§ 17. Mrs. Middleton
asked the Secretary of State for the Home Department what is the total number of women in Great Britain entitled to receive payments under court maintenance orders; how many such women have been waiting more than three months for payments to be brought up to date; and how many children have been left unprovided for by their fathers for a period of three months or more because of failure to meet the financial obligations imposed by courts of summary jurisdiction.
§ Mrs. Middleton
Cannot my right hon. Friend do something to see that the women who have been granted such orders are enabled to get the money which is due to them? Will he pay particular attention to the large number of children who are left unprovided for by their fathers in this way so that something can be done to bring to the fathers a sense of their responsibility?
§ Lieut.-Colonel Lipton
Is my right hon. Friend prepared to admit that, although 1323 the statistics asked for are not available, a very large number of innocent parties are adversely affected under the present arrangements?
§ Mr. Lipson
May I ask the right hon.
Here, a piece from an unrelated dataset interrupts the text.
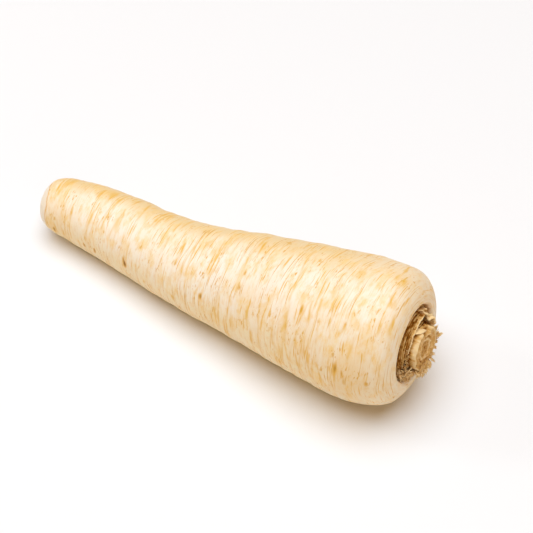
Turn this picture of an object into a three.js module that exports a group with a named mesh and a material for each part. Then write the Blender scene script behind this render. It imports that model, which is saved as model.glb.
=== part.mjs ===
// Parsley root, lying on its side: one swollen root whose thin end is cut off and whose crown is sunk
// into a pit. The pit holds the cut stump of the leaf stalks and the dry remains of six older leaf
// bases. Millimetres, +Z up, resting on z = 0, long axis along X with the crown at +X.
import * as THREE from 'three';

// The root, from the edge of its cut (0) to the widest ring:
// [along, radius, sideways, height of the centre line]
const STATIONS = [
  [0, 9.8, 2.8, -2.2],
  [2.5, 11.5, 3.3, -2.3],
  [6, 12.7, 3.9, -2.5],
  [12, 13.7, 4.4, -2.9],
  [23, 14.9, 4.8, -3.3],
  [43, 16.5, 3.8, -3.9],
  [63, 17.6, 1.5, -4.4],
  [86, 19.6, 0.3, -4.1],
  [109, 22.6, 0.7, -2.9],
  [137, 26.5, -0.4, -0.7],
  [163.5, 29.6, 0, 0],
];
const ROOT_TILT = 4.3; // degrees by which the centre line climbs towards the crown
const FLAT_DEPTH = 0.6; // how much of the underside is pressed flat where it rests

// The cut at the thin end: a low dome of bare flesh, turned a little to the front
const CUT_DOME = 3.6;
const CUT_SLANT = 11; // degrees the cut is turned towards -Y
const CUT_LEAN = 4; // degrees the cut looks up
const CUT_FADE = 30; // length over which the slant dies away into the root

// The shoulder: a rounded end from the widest ring to its crest, then in and down to the lip of the pit
const SHOULDER_LENGTH = 25.9;
const SHOULDER_ROUND = 3.19; // a higher number makes the shoulder squarer
const SHOULDER_FALL = 5.29;
const LIP_RADIUS = 16.3;
const LIP_DROP = 1; // how far the lip lies below the crest
const PIT_RISE = 2; // the pit sits this much above the middle of the crown
const CROWN_LEAN = 1; // degrees the crown looks up from the centre line
const PIT_TURN = 3; // degrees the mouth of the pit is turned towards +Y

// The pit: [depth under the lip, radius]
const PIT_WALL = [[0.5, 15.7], [3.5, 15.2], [8, 14.8], [11, 14.4], [11.6, 14]];
const PIT_DEPTH = 11.6;

// The stump of the leaf stalks in the pit
const STUMP_RADIUS = 9.1;
const STUMP_FOOT_RADIUS = 8.4;
const STUMP_ABOVE_LIP = 5.3;
const STUMP_CUT_SLANT = 1; // degrees its cut face is turned towards -Y
const STUMP_DISH = 0.8; // how far its pith has sunk below the rim of the cut

// The leaf bases: curved scales standing round the stump
const SCALE_THICKNESS = 1.3;
const GAP = 0.3; // air left between neighbouring pieces
const SCALES = [ // [middle angle, spread in degrees, inner radius, top above the lip]
  [70, 104, 10.3, 2.0],
  [190, 104, 10.3, 2.8],
  [310, 108, 10.3, 5.8],
  [130, 100, 12.1, 0.2],
  [250, 100, 12.1, 1.0],
  [10, 100, 12.1, -0.8],
];

const AROUND = 32;
const RAD = Math.PI / 180;

// Smooth value of one column of a table of stations, read at a length along it
function along(table, column, at) {
  let i = 0;
  while (i < table.length - 2 && at > table[i + 1][0]) i += 1;
  const slope = (k) => {
    const a = table[Math.max(k - 1, 0)];
    const b = table[Math.min(k + 1, table.length - 1)];
    return (b[column] - a[column]) / (b[0] - a[0]);
  };
  const span = table[i + 1][0] - table[i][0];
  const t = (at - table[i][0]) / span;
  const [p, q] = [table[i][column], table[i + 1][column]];
  return (2 * t ** 3 - 3 * t ** 2 + 1) * p + (t ** 3 - 2 * t ** 2 + t) * span * slope(i)
    + (3 * t ** 2 - 2 * t ** 3) * q + (t ** 3 - t ** 2) * span * slope(i + 1);
}

// A closed body from rings of points, each end shut by a fan to its own middle point
function bodyFromRings(rings, firstMiddle, lastMiddle) {
  const count = rings[0].length;
  const points = [firstMiddle, ...rings.flat(), lastMiddle];
  const faces = [];
  for (let k = 0; k < count; k += 1) {
    const n = (k + 1) % count;
    faces.push(0, 1 + n, 1 + k);
    for (let r = 0; r < rings.length - 1; r += 1) {
      const [a, b] = [1 + r * count, 1 + (r + 1) * count];
      faces.push(a + k, a + n, b + n, a + k, b + n, b + k);
    }
    const last = 1 + (rings.length - 1) * count;
    faces.push(last + k, last + n, points.length - 1);
  }
  const geometry = new THREE.BufferGeometry();
  geometry.setAttribute('position', new THREE.Float32BufferAttribute(points.flat(), 3));
  geometry.setIndex(faces);
  return geometry;
}

const WIDEST = STATIONS[STATIONS.length - 1][0];
const WIDEST_RADIUS = STATIONS[STATIONS.length - 1][1];
const shoulderAt = (radius) => WIDEST + SHOULDER_LENGTH
  * (1 - (radius / WIDEST_RADIUS) ** SHOULDER_FALL) ** (1 / SHOULDER_ROUND);
const LIP = WIDEST + SHOULDER_LENGTH - LIP_DROP;

// A point of the crown, which sits a little high and is turned. The share eases that in, from 0 to 1.
function crownPoint(at, y, z, share = 1) {
  const lean = share * Math.tan(CROWN_LEAN * RAD) * z;
  const turn = share ** 4 * Math.tan(PIT_TURN * RAD) * y;
  return [at - lean - turn, y, share * PIT_RISE + z];
}

function circle(radius, count) {
  return Array.from({ length: count }, (_, k) => {
    const turn = (k / count) * 2 * Math.PI;
    return [radius * Math.cos(turn), radius * Math.sin(turn)];
  });
}

// One ring of the root up to the lip, square to its centre line. The slant of the cut fades along it.
function rootRing(at, radius) {
  const reach = Math.min(Math.max(at, 0), WIDEST);
  const [sideways, height] = [along(STATIONS, 2, reach), along(STATIONS, 3, reach)];
  const fade = Math.min(1 - at / CUT_FADE, 1);
  const slant = Math.max(fade, 0) ** 2;
  const climb = Math.min(Math.max((at - WIDEST) / (LIP - WIDEST), 0), 1);
  return circle(radius, AROUND).map(([y, z]) => {
    const turned = Math.tan(CUT_LEAN * RAD) * z - Math.tan(CUT_SLANT * RAD) * y;
    const [px, py, pz] = crownPoint(at, y, z, climb ** 2 * (3 - 2 * climb));
    return [px + slant * turned, sideways + py, height + pz];
  });
}

const pitRing = (at, radius) => circle(radius, AROUND).map(([y, z]) => crownPoint(at, y, z));

function makeRoot() {
  const rings = [];
  const cutRadius = STATIONS[0][1];
  for (const share of [0.3, 0.55, 0.76, 0.91]) {
    rings.push(rootRing(-CUT_DOME * (1 - share ** 2), cutRadius * share));
  }
  for (const at of [0, 1.5, 3.5, 6.5, 10.5]) rings.push(rootRing(at, along(STATIONS, 1, at)));
  for (let k = 1; k <= 29; k += 1) {
    const at = 10.5 + (k / 29) * (WIDEST - 10.5);
    rings.push(rootRing(at, along(STATIONS, 1, at)));
  }
  for (const radius of [29.5, 29.1, 28.4, 27.2, 25.6, 23.6, 21.2, 19]) {
    rings.push(rootRing(shoulderAt(radius), radius));
  }
  rings.push(rootRing(LIP, LIP_RADIUS));
  for (const [depth, radius] of PIT_WALL) rings.push(pitRing(LIP - depth, radius));
  rings.push(pitRing(LIP - PIT_DEPTH, 6));
  const [, , tipSideways, tipHeight] = STATIONS[0];
  return bodyFromRings(rings, [-CUT_DOME, tipSideways, tipHeight], crownPoint(LIP - PIT_DEPTH, 0, 0));
}

function makeStump() {
  const foot = LIP - PIT_DEPTH + GAP;
  const face = LIP + STUMP_ABOVE_LIP;
  const profile = [ // [along, radius, share of the slant of the cut]
    [foot, STUMP_FOOT_RADIUS * 0.55, 0],
    [foot, STUMP_FOOT_RADIUS, 0],
    [foot + 6, STUMP_FOOT_RADIUS + 0.5, 0.2],
    [face - 5, STUMP_RADIUS, 0.7],
    [face - 0.6, STUMP_RADIUS, 1],
    [face, STUMP_RADIUS - 0.6, 1],
    [face - 0.3, STUMP_RADIUS * 0.72, 1],
    [face - STUMP_DISH, STUMP_RADIUS * 0.4, 1],
  ];
  const rings = profile.map(([at, radius, share]) => circle(radius, 28).map(([y, z]) => {
    const turn = Math.atan2(z, y);
    const uneven = 1 + 0.02 * Math.cos(2 * turn + 0.6) + 0.015 * Math.cos(3 * turn);
    return crownPoint(at + share * Math.tan(STUMP_CUT_SLANT * RAD) * y, uneven * y, uneven * z);
  }));
  return bodyFromRings(rings, crownPoint(foot, 0, 0), crownPoint(face - STUMP_DISH, 0, 0));
}

// A scale is swept round the axis as a thin section whose top rises to the middle of its spread
function makeScale([middle, spread, innerRadius, top]) {
  const steps = 12;
  const foot = LIP - PIT_DEPTH + GAP;
  const rings = Array.from({ length: steps + 1 }, (_, k) => {
    const share = (k / steps) * 2 - 1;
    const turn = (middle + share * spread / 2) * RAD;
    const crest = LIP + top - 3.2 * share ** 2;
    const thick = SCALE_THICKNESS * (1 - 0.45 * share ** 2);
    const section = [
      [foot, 0], [(foot + crest) / 2, 0], [crest - 0.4, 0.1], [crest, thick * 0.45],
      [crest - 0.4, thick * 0.8], [(foot + crest) / 2, thick + 0.1], [foot, thick],
    ];
    return section.map(([x, out]) => {
      const radius = innerRadius + out;
      return crownPoint(x, radius * Math.cos(turn), radius * Math.sin(turn));
    });
  });
  const middleOf = (ring) => [0, 1, 2].map((c) => ring.reduce((sum, p) => sum + p[c], 0) / ring.length);
  return bodyFromRings(rings, middleOf(rings[0]), middleOf(rings[steps]));
}

function material(name, colour) {
  const made = new THREE.MeshStandardMaterial({ color: colour, roughness: 0.7 });
  made.name = name;
  return made;
}

function build() {
  const pieces = [
    ['root', makeRoot(), material('skin', '#ecd2a2')],
    ['stalk_stump', makeStump(), material('stalk', '#c39a62')],
    ...SCALES.map((scale, k) => [
      `leaf_base_${k + 1}`, makeScale(scale), material(`dry_leaf_${k + 1}`, '#9a6a34'),
    ]),
  ];

  // Tip the axis up, press the underside flat, and stand the whole on z = 0, centred over the origin
  const tilt = new THREE.Matrix4().makeRotationY(-ROOT_TILT * RAD);
  for (const [, geometry] of pieces) geometry.applyMatrix4(tilt);
  const root = pieces[0][1];
  root.computeBoundingBox();
  const floor = root.boundingBox.min.z + FLAT_DEPTH;
  const heights = root.getAttribute('position');
  for (let k = 0; k < heights.count; k += 1) heights.setZ(k, Math.max(heights.getZ(k), floor));

  const box = new THREE.Box3();
  for (const [, geometry] of pieces) {
    geometry.computeBoundingBox();
    box.union(geometry.boundingBox);
  }
  const group = new THREE.Group();
  for (const [name, geometry, skin] of pieces) {
    geometry.translate(-(box.min.x + box.max.x) / 2, -(box.min.y + box.max.y) / 2, -floor);
    geometry.computeVertexNormals();
    const mesh = new THREE.Mesh(geometry, skin);
    mesh.name = name;
    group.add(mesh);
  }
  return group;
}

export default build();
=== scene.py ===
import math
import bpy
import numpy as np
from mathutils import Matrix, Vector


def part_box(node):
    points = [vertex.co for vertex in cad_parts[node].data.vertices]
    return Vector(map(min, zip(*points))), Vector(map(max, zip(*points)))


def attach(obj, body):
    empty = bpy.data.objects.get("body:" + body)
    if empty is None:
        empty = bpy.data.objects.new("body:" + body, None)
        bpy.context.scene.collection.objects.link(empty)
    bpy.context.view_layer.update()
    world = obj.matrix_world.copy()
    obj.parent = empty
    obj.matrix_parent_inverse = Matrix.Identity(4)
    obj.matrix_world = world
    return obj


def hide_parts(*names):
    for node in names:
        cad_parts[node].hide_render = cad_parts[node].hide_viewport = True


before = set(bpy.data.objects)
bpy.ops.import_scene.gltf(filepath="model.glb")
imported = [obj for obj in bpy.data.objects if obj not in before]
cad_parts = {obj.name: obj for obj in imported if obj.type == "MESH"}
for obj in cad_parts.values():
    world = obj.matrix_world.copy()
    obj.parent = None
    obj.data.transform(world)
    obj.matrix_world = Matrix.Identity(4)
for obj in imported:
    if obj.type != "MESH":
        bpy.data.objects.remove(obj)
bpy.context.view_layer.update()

# ---------------------------------------------------------------- the root
# One grown root lying on its side: firm white flesh under a thin, washed, cream-coloured skin.
# Its thin end was cut straight through with a knife. At its crown the leaf stalks were cut off,
# and what is left of them stands in a deep round pit.
MM = 0.001
STATIONS = np.array([  # along the root, radius, sideways and height of the centre line, in mm
    [0, 9.8, 2.8, -2.2], [2.5, 11.5, 3.3, -2.3], [6, 12.7, 3.9, -2.5], [12, 13.7, 4.4, -2.9],
    [23, 14.9, 4.8, -3.3], [43, 16.5, 3.8, -3.9], [63, 17.6, 1.5, -4.4], [86, 19.6, 0.3, -4.1],
    [109, 22.6, 0.7, -2.9], [137, 26.5, -0.4, -0.7], [163.5, 29.6, 0, 0]])
ROOT_TILT = math.radians(4.3)
CUT_RADIUS = 9.8
CUT_DOME = 3.6
CUT_SLANT = math.radians(11)
CUT_LEAN = math.radians(4)
CUT_FADE = 30
WIDEST = 163.5
WIDEST_RADIUS = 29.6
SHOULDER_LENGTH = 25.9
SHOULDER_ROUND = 3.19
SHOULDER_FALL = 5.29
SHOULDER_TOP_RADIUS = 17.6
LIP = WIDEST + SHOULDER_LENGTH - 1
CROWN_LEAN = math.radians(1)
PIT_RISE = 2
PIT_TURN = math.radians(3)
PIT_DEPTH = 11.6
PIT_FLOOR_RADIUS = 3
LIP_EDGE = [[0.75, 17.4], [0.6, 17.0], [0.25, 16.5], [-0.3, 16.05], [-1.0, 15.75]]  # above the lip, radius
PIT_WALL = [[-3.5, 15.2], [-8, 14.8], [-11, 14.4], [-PIT_DEPTH, 14]]
AROUND = 190
SKIN_RINGS = 436
CUT_RINGS = 12
WALL_RINGS = 26
RANDOM_CREASES = 260


def centre_line(column, at):
    """A value from the stations, at places along the root, on a smooth curve through them."""
    where, value = STATIONS[:, 0], STATIONS[:, column]
    last = len(where) - 1
    before = np.maximum(np.arange(last + 1) - 1, 0)
    after = np.minimum(np.arange(last + 1) + 1, last)
    slope = (value[after] - value[before]) / (where[after] - where[before])
    at = np.clip(at, 0, WIDEST)
    k = np.clip(np.searchsorted(where, at, side="right") - 1, 0, last - 1)
    span = where[k + 1] - where[k]
    t = (at - where[k]) / span
    rise = value[k + 1] - value[k]
    return (value[k] + t * t * (3 - 2 * t) * rise
            + span * t * (1 - t) * ((1 - t) * slope[k] - t * slope[k + 1]))


def crown_point(at, y, z, share=1.0):
    """A point measured from the axis of the pit, which leans a little and turns to one side."""
    return (at - share * math.tan(CROWN_LEAN) * z - share ** 4 * math.tan(PIT_TURN) * y,
            y, share * PIT_RISE + z)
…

Gentleman if he will consider whether the police could not give more assistance to these women in obtaining the addresses of these men when they have disappeared, because apparently at present the police are unable or are not allowed to give that assistance?
§ Mr. Gallacher
Is the Home Secretary aware that if a woman gets a maintenance order against her husband and he leaves his job and takes a job in an Admiralty yard, that maintenance order cannot be enforced? Can he do anything about that?
§ Mr. William Shepherd
If it is a fact that the police do not give assistance to a woman to trace her husband, is it not time that machinery was evolved whereby assistance could be given to women in these circumstances?
§ Mrs. Middleton
In view of the increasing seriousness of the position I give notice that I shall raise the matter on the Adjournment as soon as possible.